[Numpy-discussion] optimizing power() for complex and real cases

Wed Feb 22 19:56:03 EST 2006

David M. Cooke wrote:

>Tim Hochberg <tim.hochberg at cox.net> writes:
>
>  
>
>>David M. Cooke wrote:
>>    
>>
[SNIP]

>
>I've gone through your code you checked in, and fixed it up. Looks
>good. One side effect is that
>
>def zl(x):
>    a = ones_like(x)
>    a[:] = 0
>    return a
>
>is now faster than zeros_like(x) :-)
>  
>
I noticed that ones_like was faster than zeros_like, but I didn't think 
to try that. That's pretty impressive considering how ridicuously easy 
it was to write.

>One problem I had is that in PyArray_SetNumericOps, the "copy" method
>wasn't picked up on. It may be due to the order of initialization of
>the ndarray type, or something (since "copy" isn't a ufunc, it's
>initialized in a different place). I couldn't figure out how to fiddle
>that, so I replaced the x.copy() call with a call to PyArray_Copy().
>  
>
Interesting. It worked fine here.

>  
>
>>>Yes; because it's the implementation of __pow__, the second argument can
>>>be anything.
>>>
>>>
>>>      
>>>
>>No, you misunderstand.. What I was talking about was that the *first*
>>argument can also be something that's not a PyArrayObject, despite the
>>functions signature.
>>    
>>
>
>Ah, I suppose that's because the power slot in the number protocol
>also handles __rpow__.
>  
>
That makes sense. It was giving me fits whatever the cause.

[SNIP]

>
>>but the real fix would be to dig into
>>PyArray_EnsureArray and see why it's slow for Python_Ints. It is much
>>faster for numarray scalars.
>>    
>>
>
>Right; that needs to be looked at.
>  
>
It doesn't look to bad. But I haven't had a chance to try to do anything 
about it yet.

>>Another approach is to actually compute (x*x)*(x*x) for pow(x,4) at
>>the level of array_power. I think I could make this work. It would
>>probably work well for medium size arrays, but might well make things
>>worse for large arrays that are limited by memory bandwidth since it
>>would need to move the array from memory into the cache multiple times.
>>    
>>
>
>I don't like that; I think it would be better memory-wise to do it
>elementwise. Not just speed, but size of intermediate arrays.
>  
>
Yeah, for a while I was real hot on the idea since I could do everything 
without messing with ufuncs. But then I decided not to pursue it because 
I thought it would be slow because of memory usage -- it would be 
pullling data into the cache over and over again and I think that would 
slow things down a lot.

[SNIP]

>'int_power' we could do; that would the next step I think. The half
>integer powers we could maybe leave; if you want x**(-3/2), for
>instance, you could do y = x**(-1)*sqrt(x) (or do y = x**(-1);
>sqrt(y,y) if you're worried about temporaries).
>
>Or, 'fast_power' could be documented as doing the optimizations for
>integer and half-integer _scalar_ exponents, up to a certain size,
>like 100), and falling back on pow() if necessary. I think we could do
>a precomputation step to split the exponent into appropiate squarings
>and such that'll make the elementwise loop faster.
>
There's a clever implementation of this in complexobject.c.  Speaking of 
complexobject.c, I did implement fast integer powers for complex objects 
at the nc_pow level. For small powers at least, it's over 10 times as 
fast. And, since it's at the nc_pow level it works for matrix matrix 
powers as well. My implementation is arguably slightly faster than 
what's in complexobject, but I won't have a chance to check it in till 
next week -- I'm off for some snowboarding tomorrow.

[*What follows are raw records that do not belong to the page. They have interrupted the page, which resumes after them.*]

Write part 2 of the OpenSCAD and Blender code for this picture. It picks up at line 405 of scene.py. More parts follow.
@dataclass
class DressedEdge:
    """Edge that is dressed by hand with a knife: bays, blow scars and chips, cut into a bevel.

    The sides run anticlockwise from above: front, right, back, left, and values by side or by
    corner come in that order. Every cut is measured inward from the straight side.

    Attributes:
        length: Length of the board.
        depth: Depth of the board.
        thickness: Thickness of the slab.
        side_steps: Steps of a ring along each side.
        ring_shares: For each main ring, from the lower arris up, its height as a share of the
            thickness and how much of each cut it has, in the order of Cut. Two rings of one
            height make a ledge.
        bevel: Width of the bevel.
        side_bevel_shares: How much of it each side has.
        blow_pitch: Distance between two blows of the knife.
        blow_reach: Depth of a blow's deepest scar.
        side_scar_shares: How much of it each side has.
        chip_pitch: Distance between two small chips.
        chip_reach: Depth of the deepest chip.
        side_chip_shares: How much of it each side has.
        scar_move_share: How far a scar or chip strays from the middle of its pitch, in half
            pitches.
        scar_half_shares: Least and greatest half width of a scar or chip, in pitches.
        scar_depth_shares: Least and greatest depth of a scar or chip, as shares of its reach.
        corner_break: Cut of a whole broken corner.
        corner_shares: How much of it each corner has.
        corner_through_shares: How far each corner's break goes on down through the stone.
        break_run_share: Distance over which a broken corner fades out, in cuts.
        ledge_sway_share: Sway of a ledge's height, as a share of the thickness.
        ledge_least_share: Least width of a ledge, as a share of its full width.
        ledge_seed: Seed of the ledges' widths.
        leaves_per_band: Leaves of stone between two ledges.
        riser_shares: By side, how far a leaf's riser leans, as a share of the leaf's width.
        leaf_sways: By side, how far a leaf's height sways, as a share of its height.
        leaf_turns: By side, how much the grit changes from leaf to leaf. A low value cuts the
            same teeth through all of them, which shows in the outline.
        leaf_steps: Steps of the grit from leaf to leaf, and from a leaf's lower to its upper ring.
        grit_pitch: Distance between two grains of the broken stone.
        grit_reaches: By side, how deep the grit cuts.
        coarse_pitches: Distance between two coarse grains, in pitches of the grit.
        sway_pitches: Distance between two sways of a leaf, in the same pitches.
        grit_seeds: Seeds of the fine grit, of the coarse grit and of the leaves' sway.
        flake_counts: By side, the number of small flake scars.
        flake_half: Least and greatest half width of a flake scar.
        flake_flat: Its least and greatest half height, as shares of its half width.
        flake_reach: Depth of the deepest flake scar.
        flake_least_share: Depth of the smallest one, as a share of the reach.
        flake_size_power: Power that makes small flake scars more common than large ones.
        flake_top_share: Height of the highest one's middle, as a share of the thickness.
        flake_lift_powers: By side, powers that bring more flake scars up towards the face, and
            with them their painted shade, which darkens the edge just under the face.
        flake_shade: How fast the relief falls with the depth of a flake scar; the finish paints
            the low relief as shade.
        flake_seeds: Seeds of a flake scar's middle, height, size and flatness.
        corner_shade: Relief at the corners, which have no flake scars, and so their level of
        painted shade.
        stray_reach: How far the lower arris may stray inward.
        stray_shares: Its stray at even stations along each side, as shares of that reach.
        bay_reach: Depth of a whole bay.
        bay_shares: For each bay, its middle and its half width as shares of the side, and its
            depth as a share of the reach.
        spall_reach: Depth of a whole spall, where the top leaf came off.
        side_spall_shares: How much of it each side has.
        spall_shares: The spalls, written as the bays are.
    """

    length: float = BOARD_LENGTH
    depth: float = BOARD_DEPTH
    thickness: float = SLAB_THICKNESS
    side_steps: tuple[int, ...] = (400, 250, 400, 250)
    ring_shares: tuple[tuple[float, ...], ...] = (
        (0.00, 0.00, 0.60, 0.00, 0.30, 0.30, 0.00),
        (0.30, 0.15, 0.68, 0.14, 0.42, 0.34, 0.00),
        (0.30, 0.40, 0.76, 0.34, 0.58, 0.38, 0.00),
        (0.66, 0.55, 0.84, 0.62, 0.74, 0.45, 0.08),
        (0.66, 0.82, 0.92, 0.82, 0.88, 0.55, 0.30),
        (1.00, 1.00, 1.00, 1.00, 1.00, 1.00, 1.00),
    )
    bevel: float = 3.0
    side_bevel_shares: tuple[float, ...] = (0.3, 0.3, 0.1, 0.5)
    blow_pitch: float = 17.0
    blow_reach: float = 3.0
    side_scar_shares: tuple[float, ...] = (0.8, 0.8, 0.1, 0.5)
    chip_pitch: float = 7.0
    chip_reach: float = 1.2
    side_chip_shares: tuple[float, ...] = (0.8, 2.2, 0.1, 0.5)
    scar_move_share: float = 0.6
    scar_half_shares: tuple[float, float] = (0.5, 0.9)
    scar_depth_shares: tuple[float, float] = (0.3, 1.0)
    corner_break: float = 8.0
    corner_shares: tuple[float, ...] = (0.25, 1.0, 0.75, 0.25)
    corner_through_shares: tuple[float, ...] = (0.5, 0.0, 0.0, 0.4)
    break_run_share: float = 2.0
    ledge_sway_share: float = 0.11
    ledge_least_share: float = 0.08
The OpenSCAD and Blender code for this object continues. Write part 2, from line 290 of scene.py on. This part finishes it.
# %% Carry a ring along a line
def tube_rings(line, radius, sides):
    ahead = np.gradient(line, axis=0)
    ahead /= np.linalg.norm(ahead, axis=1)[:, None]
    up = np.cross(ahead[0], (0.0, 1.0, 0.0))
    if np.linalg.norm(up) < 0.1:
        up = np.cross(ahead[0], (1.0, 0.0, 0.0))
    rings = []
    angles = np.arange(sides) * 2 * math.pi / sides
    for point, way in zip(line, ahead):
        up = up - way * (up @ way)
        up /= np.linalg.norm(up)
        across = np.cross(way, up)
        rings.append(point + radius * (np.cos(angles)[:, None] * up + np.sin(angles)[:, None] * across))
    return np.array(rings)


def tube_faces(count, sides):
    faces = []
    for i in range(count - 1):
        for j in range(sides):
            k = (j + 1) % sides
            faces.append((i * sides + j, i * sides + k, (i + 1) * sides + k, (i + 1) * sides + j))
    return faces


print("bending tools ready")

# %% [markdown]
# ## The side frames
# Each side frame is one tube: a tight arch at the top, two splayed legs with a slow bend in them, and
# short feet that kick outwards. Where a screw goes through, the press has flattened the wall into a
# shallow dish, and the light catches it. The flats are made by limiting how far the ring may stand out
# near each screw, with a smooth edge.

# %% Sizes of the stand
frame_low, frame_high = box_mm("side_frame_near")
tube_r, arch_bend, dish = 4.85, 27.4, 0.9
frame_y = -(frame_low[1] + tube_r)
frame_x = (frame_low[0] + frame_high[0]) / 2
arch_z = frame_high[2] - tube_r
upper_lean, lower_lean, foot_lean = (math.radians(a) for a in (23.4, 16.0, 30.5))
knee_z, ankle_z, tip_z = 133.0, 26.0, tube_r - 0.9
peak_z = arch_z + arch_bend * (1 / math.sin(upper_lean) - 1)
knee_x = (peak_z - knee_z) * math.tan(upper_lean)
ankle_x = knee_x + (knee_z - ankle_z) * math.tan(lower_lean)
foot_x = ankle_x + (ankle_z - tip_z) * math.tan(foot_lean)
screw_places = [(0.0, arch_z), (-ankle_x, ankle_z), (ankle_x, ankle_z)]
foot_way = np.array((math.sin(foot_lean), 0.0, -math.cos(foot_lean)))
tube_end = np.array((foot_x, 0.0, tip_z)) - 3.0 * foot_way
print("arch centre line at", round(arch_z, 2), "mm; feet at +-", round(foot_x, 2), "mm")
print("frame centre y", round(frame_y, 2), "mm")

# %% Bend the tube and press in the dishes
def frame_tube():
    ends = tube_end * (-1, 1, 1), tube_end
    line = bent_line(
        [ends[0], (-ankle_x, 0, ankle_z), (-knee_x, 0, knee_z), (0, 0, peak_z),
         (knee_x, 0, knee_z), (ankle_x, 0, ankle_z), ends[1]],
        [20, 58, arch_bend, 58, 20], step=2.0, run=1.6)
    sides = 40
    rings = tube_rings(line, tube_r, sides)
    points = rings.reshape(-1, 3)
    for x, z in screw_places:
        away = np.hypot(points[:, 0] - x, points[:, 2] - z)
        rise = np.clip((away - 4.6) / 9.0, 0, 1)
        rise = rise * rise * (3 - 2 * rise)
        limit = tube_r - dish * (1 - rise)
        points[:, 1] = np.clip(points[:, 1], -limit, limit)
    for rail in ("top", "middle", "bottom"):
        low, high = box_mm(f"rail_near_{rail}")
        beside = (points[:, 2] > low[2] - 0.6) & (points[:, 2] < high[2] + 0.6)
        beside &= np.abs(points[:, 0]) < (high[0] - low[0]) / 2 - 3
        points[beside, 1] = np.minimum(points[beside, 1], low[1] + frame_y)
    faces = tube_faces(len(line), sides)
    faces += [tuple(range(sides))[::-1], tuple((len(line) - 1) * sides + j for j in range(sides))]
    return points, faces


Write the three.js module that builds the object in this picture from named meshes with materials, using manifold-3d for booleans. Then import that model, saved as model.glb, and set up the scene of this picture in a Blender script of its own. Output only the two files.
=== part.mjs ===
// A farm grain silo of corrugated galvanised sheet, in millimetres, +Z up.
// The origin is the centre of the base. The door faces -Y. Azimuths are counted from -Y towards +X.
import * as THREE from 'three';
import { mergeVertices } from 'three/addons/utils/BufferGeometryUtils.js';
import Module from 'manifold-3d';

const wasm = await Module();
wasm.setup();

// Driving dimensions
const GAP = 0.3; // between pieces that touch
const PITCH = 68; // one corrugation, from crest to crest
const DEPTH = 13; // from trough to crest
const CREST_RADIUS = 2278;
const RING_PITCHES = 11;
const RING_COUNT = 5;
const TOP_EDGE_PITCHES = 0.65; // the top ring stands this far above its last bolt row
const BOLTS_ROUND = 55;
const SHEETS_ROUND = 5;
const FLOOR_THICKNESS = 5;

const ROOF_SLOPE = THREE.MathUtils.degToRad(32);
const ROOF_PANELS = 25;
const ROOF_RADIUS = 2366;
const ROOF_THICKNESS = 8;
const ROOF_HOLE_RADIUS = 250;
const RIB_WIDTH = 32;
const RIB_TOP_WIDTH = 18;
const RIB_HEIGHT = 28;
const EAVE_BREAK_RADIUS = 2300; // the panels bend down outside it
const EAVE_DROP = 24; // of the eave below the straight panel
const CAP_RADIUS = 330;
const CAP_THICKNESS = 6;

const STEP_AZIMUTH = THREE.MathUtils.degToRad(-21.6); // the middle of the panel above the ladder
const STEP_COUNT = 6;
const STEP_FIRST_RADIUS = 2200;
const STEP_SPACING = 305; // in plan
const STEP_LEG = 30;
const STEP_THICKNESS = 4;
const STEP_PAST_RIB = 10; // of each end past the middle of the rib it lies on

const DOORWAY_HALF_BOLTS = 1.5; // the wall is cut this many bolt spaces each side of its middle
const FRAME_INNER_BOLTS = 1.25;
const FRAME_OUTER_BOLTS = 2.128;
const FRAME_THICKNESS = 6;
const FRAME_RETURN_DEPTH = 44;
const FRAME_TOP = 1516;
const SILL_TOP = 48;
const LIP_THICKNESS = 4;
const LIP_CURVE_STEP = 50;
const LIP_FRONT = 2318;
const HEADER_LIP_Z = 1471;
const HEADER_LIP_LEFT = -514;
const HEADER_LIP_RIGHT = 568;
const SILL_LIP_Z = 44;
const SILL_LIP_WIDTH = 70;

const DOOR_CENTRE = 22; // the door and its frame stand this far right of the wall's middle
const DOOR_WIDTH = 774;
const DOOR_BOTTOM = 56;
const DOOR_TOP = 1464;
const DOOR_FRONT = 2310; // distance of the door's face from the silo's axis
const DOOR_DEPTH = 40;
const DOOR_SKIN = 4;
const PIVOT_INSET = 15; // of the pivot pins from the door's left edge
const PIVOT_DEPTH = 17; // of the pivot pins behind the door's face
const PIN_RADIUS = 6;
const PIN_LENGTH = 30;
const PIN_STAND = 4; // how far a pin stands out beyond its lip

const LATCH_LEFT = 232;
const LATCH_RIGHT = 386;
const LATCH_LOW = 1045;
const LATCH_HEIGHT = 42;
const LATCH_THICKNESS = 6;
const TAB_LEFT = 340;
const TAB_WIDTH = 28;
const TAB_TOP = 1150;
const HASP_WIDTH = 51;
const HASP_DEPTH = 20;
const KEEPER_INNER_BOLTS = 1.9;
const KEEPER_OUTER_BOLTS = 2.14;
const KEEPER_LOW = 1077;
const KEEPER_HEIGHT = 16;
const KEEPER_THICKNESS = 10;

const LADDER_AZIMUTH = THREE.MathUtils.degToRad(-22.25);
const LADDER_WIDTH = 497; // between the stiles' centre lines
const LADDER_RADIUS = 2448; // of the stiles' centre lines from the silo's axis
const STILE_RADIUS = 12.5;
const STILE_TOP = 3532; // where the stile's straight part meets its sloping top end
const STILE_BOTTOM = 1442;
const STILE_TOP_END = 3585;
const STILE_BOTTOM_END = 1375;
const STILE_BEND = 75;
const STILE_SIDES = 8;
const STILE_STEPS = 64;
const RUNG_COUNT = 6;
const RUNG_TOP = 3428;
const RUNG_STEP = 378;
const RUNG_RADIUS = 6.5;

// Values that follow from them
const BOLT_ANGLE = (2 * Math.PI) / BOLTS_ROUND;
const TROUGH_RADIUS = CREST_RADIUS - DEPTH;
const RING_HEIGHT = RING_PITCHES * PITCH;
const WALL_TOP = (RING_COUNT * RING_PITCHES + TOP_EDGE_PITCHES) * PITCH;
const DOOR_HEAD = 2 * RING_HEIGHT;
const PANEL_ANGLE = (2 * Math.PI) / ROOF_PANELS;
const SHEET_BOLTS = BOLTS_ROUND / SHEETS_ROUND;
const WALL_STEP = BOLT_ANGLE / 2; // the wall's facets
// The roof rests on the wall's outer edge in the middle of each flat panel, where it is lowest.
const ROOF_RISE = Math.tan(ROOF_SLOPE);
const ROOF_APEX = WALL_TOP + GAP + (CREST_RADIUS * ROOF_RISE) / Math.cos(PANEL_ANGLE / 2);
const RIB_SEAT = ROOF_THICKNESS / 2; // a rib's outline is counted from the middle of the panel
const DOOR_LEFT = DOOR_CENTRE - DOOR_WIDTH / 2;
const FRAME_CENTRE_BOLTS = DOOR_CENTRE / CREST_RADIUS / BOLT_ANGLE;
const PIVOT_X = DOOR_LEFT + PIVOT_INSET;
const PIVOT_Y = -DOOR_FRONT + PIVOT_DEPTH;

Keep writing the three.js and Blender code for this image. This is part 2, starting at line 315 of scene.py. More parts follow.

I kind of like power and scalar_power. Then ** could be advertised as 
calling scalar_power for scalars and power for arrays. Scalar power 
would do optimizations on integer and half_integer powers. Of course 
there's no real way to enforce that scalar power is passed scalars, 
since presumably it would be a ufunc, short of making _scalar_power a 
ufunc instead and doing something like:

def scalar_power(x, y):
    "compute x**y, where y is a scalar optimizing integer and half 
integer powers possibly at some minor loss of accuracy"
    if not is_scalar(y): raise ValuerError("Naughty!!")
    return _scalar_power(x,y)

> Half-integer
>exponents are exactly representable as doubles (up to some number of
>course), so there's no chance of decimal-to-binary conversions making
>things look different. That might work out ok. Although, at that point
>I'd suggest we make it 'power', and have 'rawpower' (or ????) as the
>version that just uses pow().
>  
>
>Another point is to look at __div__, and use reciprocal if the
>dividend is 1.
>  
>
That would be easy, but wouldn't it be just as easy to optimize __div__ 
for scalar divisions. Should probably check that this isn't just as fast 
since it would be a lot more general.

>
>I've added a page to the developer's wiki at
>http://projects.scipy.org/scipy/numpy/wiki/PossibleOptimizationAreas
>to keep a list of areas like that to look into if someone has time :-)
>  
>
Ah, good plan.

-tim